Il giudice del merito deve invece ben esplicitare, in italiano, quali sono quei fatti (sempre che il testo in lingua straniera sia utilizzabile come fonte di informazione internazionale), onde consentire al ricorrente (e per questi all’avvocato che lo rappresenta in giudizio, non tenuto a conoscere lingue diverse dall’italiano) di comprendere su quali elementi si fondi l’accertamento che ha condotto al rigetto della domanda e di poter quindi esercitare appieno il proprio diritto di difesa, contestando la sussistenza e la rilevanza di quegli elementi in sede di impugnazione.
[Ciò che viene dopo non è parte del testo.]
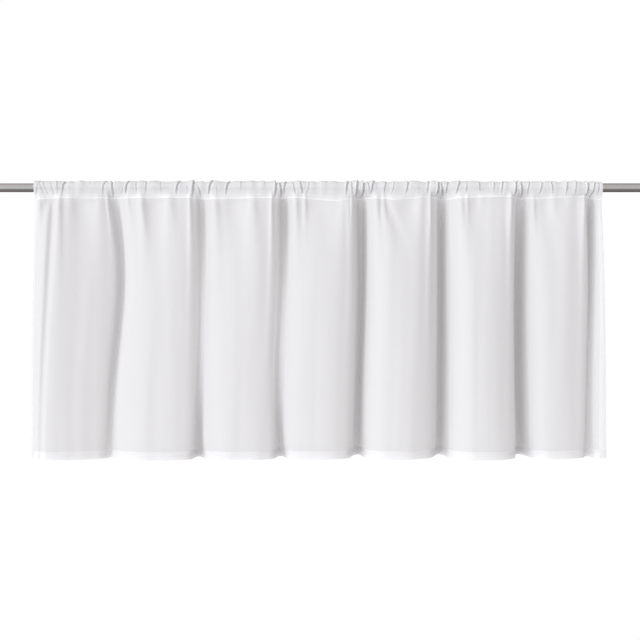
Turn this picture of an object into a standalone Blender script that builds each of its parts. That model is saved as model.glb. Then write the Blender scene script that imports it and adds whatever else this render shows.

Nella specie il vizio denunciato ricorre, perché il Tribunale di Messina ha escluso che la ***** versi in una situazione di diffusa violazione dei diritti umani (rilevante ai fini del riconoscimento della protezione umanitaria) e/o di violenza indiscriminata (rilevante ai fini del riconoscimento della protezione sussidiaria ai sensi del D.Lgs. 19 novembre 2007, n. 251, art. 14, lett. c)) senza indicare minimamente i singoli passaggi argomentativi alla base di tale accertamento; il giudice si è infatti limitato a richiamare (inequivocabile è l’espressione “….Da quanto sopra si ricava che….”) le notizie sulla ***** tratte dalla fonte inglese Human Rights Watch, inserite integralmente nel testo del decreto impugnato, verosimilmente con una operazione di “copia e incolla”, senza farle seguire neppure da un accenno di loro traduzione o da un riassunto dei fatti che ha ritenuto di poter dalle stesse desumere.

6. Il decreto impugnato deve essere quindi cassato, con rinvio al Tribunale di Messina, in diversa composizione, che provvederà a rinnovare l’accertamento sulla situazione complessiva in cui versa la ***** e liquiderà anche le spese di questo giudizio di legittimità.
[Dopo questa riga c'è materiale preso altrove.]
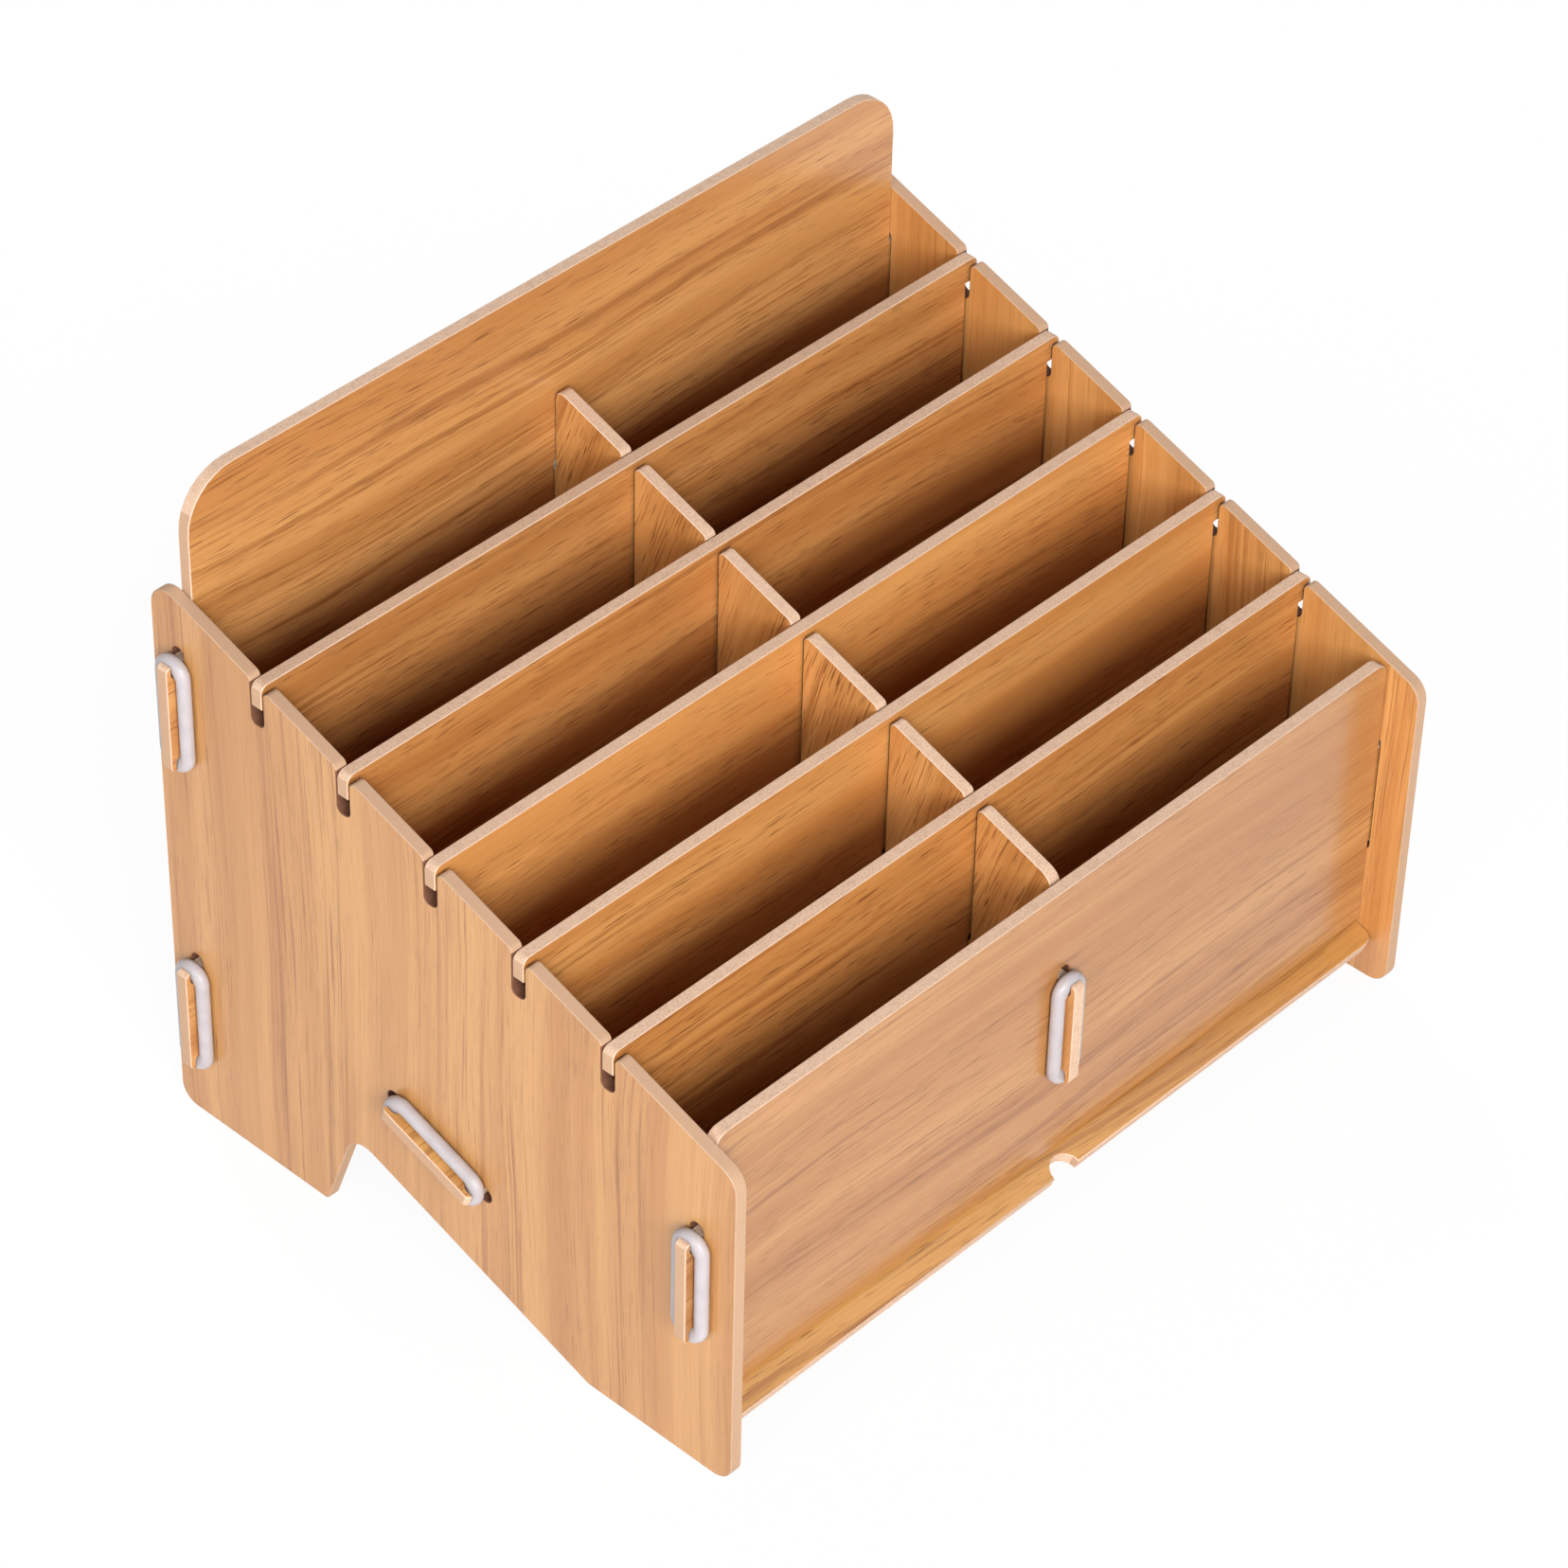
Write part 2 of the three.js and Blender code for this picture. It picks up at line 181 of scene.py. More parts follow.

7. Restano assorbiti il terzo ed il quarto motivo di ricorso, attinenti a questioni logicamente subordinate al rinnovo del predetto accertamento.

P.Q.M.

La Corte accoglie il secondo motivo di ricorso, dichiara inammissibile il primo ed assorbiti i restanti; cassa il decreto impugnato in relazione al motivo accolto e rinvia al Tribunale di Messina, in diversa composizione, anche per le spese del giudizio di legittimità.

Così deciso in Roma, il 9 giugno 2021.